Catherine Keener’s been in all three Holofcener features, and it’s a pleasure to re-watch the films just to witness her growth as an actor over the decade. Holofcener’s casts indicate that, from the start, actors who have turned out to be very good have loved working with her. Why would this be so? Friends with Money offers spectacularly good acting among all its principals—and more specifically, quintessentially screen acting. In this regard, it reminds me a bit of Rodrigo Garcia’s work. His films (most recently, last year’s Nine Live), much like Holofcener’s, work more radically by stringing together anthologies of discrete, short episodes. They both have a dazzling ability to create finely wrought, up-close scenes. Movie actors savor such a chance to perform closely with their director and the camera; when it clicks, it’s that rare cinematic equivalent of what stage actors describe as an electric exchange with a live audience.
Such close work can be risky. Viewers and critics alike often prefer it in small doses. Director Amos Gitae experimented with work like this in his latest outing, Free Zone, which opens with a ten-minute close-up of Natalie Portman weeping silently while an Israeli songs plays over the soundtrack. Entire films built around such a dynamic require an attention adjustment that can be exhausting, and translate into complaints of boredom, demands for editing, and wishes for “larger” aims–that is, more action, more dialogue, and greater consequences. Indeed, the most frequent criticism of Holofcener’s work is that she should be more “adventurous” and less “modest.”

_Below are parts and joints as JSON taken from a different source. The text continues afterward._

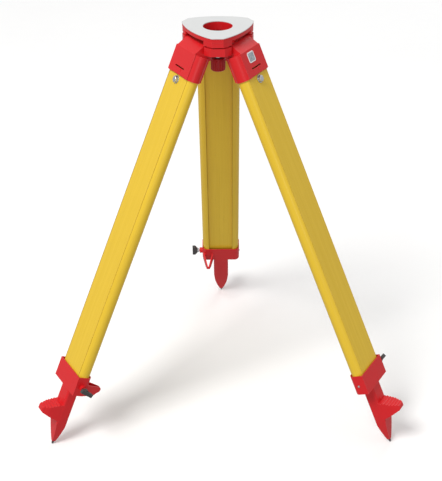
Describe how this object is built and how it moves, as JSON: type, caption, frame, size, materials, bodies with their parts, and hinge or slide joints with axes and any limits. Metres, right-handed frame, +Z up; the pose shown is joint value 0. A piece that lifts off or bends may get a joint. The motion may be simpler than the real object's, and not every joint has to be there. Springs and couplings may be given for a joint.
{
  "type": "surveying tripod",
  "caption": "Heavy wooden surveying tripod: rounded triangular head with a central opening and fixing screw, telescoping railed legs with side clamps and spiked, ribbed feet.",
  "frame": {"origin": "on the ground, straight below the middle of the head's opening, with the legs at their shown spread", "axes": "+Z up along the head's opening; +Y from the middle towards the back leg"},
  "size_m": [0.8442, 0.7537, 0.9429],
  "materials": {
    "red_casting": "painted, semi-gloss",
    "white_plate": "painted, satin",
    "yellow_wood": "painted, semi-gloss",
    "steel": "zinc plated",
    "black_plastic": "moulded",
    "red_plastic": "moulded, ribbed",
    "brass": "turned",
    "black_steel": "powder coated",
    "label": "printed film"
  },
  "bodies": {
    "head": {"head_casting": "red_casting", "top_plate": "white_plate", "hinge_blocks": "red_casting", "hinge_pins": "steel", "block_screws": "steel", "arm_pivot": "steel"},
    "arm": {"swing_arm": "black_steel"},
    "carriage": {"screw_bush": "brass"},
    "screw_carrier": {"thrust_washer": "black_plastic"},
    "screw": {"fixing_screw": "steel", "screw_knob": "red_plastic", "plumb_hook": "steel"},
    "leg_back": {"leg_cap_back": "red_casting", "rail_near_back": "yellow_wood", "rail_far_back": "yellow_wood", "collar_back": "red_casting", "rail_screw_back": "steel"},
    "slide_back": {"board_back": "yellow_wood", "stop_bolt_back": "steel", "stop_washer_back": "steel", "stop_block_back": "red_casting", "foot_back": "red_casting", "foot_point_back": "steel", "foot_rivet_back": "red_casting"},
    "shoe_back": {"clamp_shoe_back": "steel"},
    "wing_back": {"wing_screw_back": "steel", "wing_grip_back": "black_plastic"},
    "leg_left": {"leg_cap_left": "red_casting", "rail_near_left": "yellow_wood", "rail_far_left": "yellow_wood", "collar_left": "red_casting", "rail_screw_left": "steel"},
    "slide_left": {"board_left": "yellow_wood", "stop_bolt_left": "steel", "stop_washer_left": "steel", "stop_block_left": "red_casting", "foot_left": "red_casting", "foot_point_left": "steel", "foot_rivet_left": "red_casting"},
    "shoe_left": {"clamp_shoe_left": "steel"},
    "wing_left": {"wing_screw_left": "steel", "wing_grip_left": "black_plastic"},
    "leg_right": {"leg_cap_right": "red_casting", "rail_near_right": "yellow_wood", "rail_far_right": "yellow_wood", "collar_right": "red_casting", "rail_screw_right": "steel", "label_plate": "label"},
    "slide_right": {"board_right": "yellow_wood", "stop_bolt_right": "steel", "stop_washer_right": "steel", "stop_block_right": "red_casting", "foot_right": "red_casting", "foot_point_right": "steel", "foot_rivet_right": "red_casting"},
    "shoe_right": {"clamp_shoe_right": "steel"},
    "wing_right": {"wing_screw_right": "steel", "wing_grip_right": "black_plastic"}
  },
  "joints": [
    {"name": "arm_swing", "type": "hinge", "parent": "head", "child": "arm", "pos_m": [0, -0.042, 0.9064], "axis": [0, 0, 1], "range_deg": [-20, 20]},
    {"name": "carriage_slide", "type": "slide", "parent": "arm", "child": "carriage", "axis": [0, 1, 0], "range_m": [-0.016, 0.016]},
    {"name": "screw_lift", "type": "slide", "parent": "carriage", "child": "screw_carrier", "axis": [0, 0, 1], "range_m": [0, 0.028]},
    {"name": "screw_spin", "type": "hinge", "parent": "screw_carrier", "child": "screw", "pos_m": [0, 0, 0.8929], "axis": [0, 0, 1], "continuous": true},
    {"name": "leg_fold_back", "type": "hinge", "parent": "head", "child": "leg_back", "pos_m": [0, 0.05, 0.9069], "axis": [1, 0, 0], "range_deg": [-24.5, 20]},
    {"name": "leg_slide_back", "type": "slide", "parent": "leg_back", "child": "slide_back", "axis": [0, 0.4147, -0.91], "range_m": [0, 0.685]},
    {"name": "shoe_press_back", "type": "slide", "parent": "leg_back", "child": "shoe_back", "axis": [-1, 0, 0], "range_m": [0, 0.00125]},
    {"name": "wing_turn_back", "type": "hinge", "parent": "shoe_back", "child": "wing_back", "pos_m": [-0.0643, 0.39343, 0.16777], "axis": [-1, 0, 0], "range_deg": [0, 360]},
    {"name": "leg_fold_left", "type": "hinge", "parent": "head", "child": "leg_left", "pos_m": [-0.0433, -0.025, 0.9069], "axis": [-0.5, 0.866, 0], "range_deg": [-24.5, 20]},
    {"name": "leg_slide_left", "type": "slide", "parent": "leg_left", "child": "slide_left", "axis": [-0.3591, -0.2073, -0.91], "range_m": [0, 0.685]},
    {"name": "shoe_press_left", "type": "slide", "parent": "leg_left", "child": "shoe_left", "axis": [0.5, -0.866, 0], "range_m": [0, 0.00125]},
    {"name": "wing_turn_left", "type": "hinge", "parent": "shoe_left", "child": "wing_left", "pos_m": [-0.30857, -0.2524, 0.16777], "axis": [0.5, -0.866, 0], "range_deg": [0, 360]},
    {"name": "leg_fold_right", "type": "hinge", "parent": "head", "child": "leg_right", "pos_m": [0.0433, -0.025, 0.9069], "axis": [-0.5, -0.866, 0], "range_deg": [-24.5, 20]},
    {"name": "leg_slide_right", "type": "slide", "parent": "leg_right", "child": "slide_right", "axis": [0.3591, -0.2073, -0.91], "range_m": [0, 0.685]},
    {"name": "shoe_press_right", "type": "slide", "parent": "leg_right", "child": "shoe_right", "axis": [0.5, 0.866, 0], "range_m": [0, 0.00125]},
    {"name": "wing_turn_right", "type": "hinge", "parent": "shoe_right", "child": "wing_right", "pos_m": [0.37287, -0.14103, 0.16777], "axis": [0.5, 0.866, 0], "range_deg": [0, 360]}
  ],
  "couplings": [
    {"joint": "shoe_press_back", "follows": "wing_turn_back", "m_per_rad": 0.00019894},
    {"joint": "shoe_press_left", "follows": "wing_turn_left", "m_per_rad": 0.00019894},
    {"joint": "shoe_press_right", "follows": "wing_turn_right", "m_per_rad": 0.00019894}
  ]
}
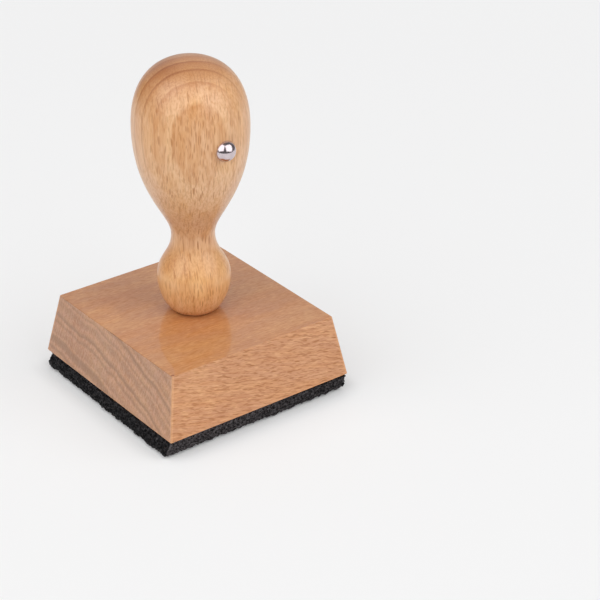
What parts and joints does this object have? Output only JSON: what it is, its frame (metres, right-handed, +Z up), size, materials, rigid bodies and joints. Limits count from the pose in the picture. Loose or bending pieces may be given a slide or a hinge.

Here in upstate New York, Friends with Money straddles the line, screening simultaneously at the mall multiplex and at a locally-owned small art cinema just off campus. I’m reminded of a birthday card I saw recently: On the cover there’s a girl with candles on her cake; inside the message, “Dream bigger.” Tighter, deeper, and more focused and generous than her previous efforts, this is the film we’ll look back on as the moment when Holofcener did just that.
Friends with Money is in theaters across the country now.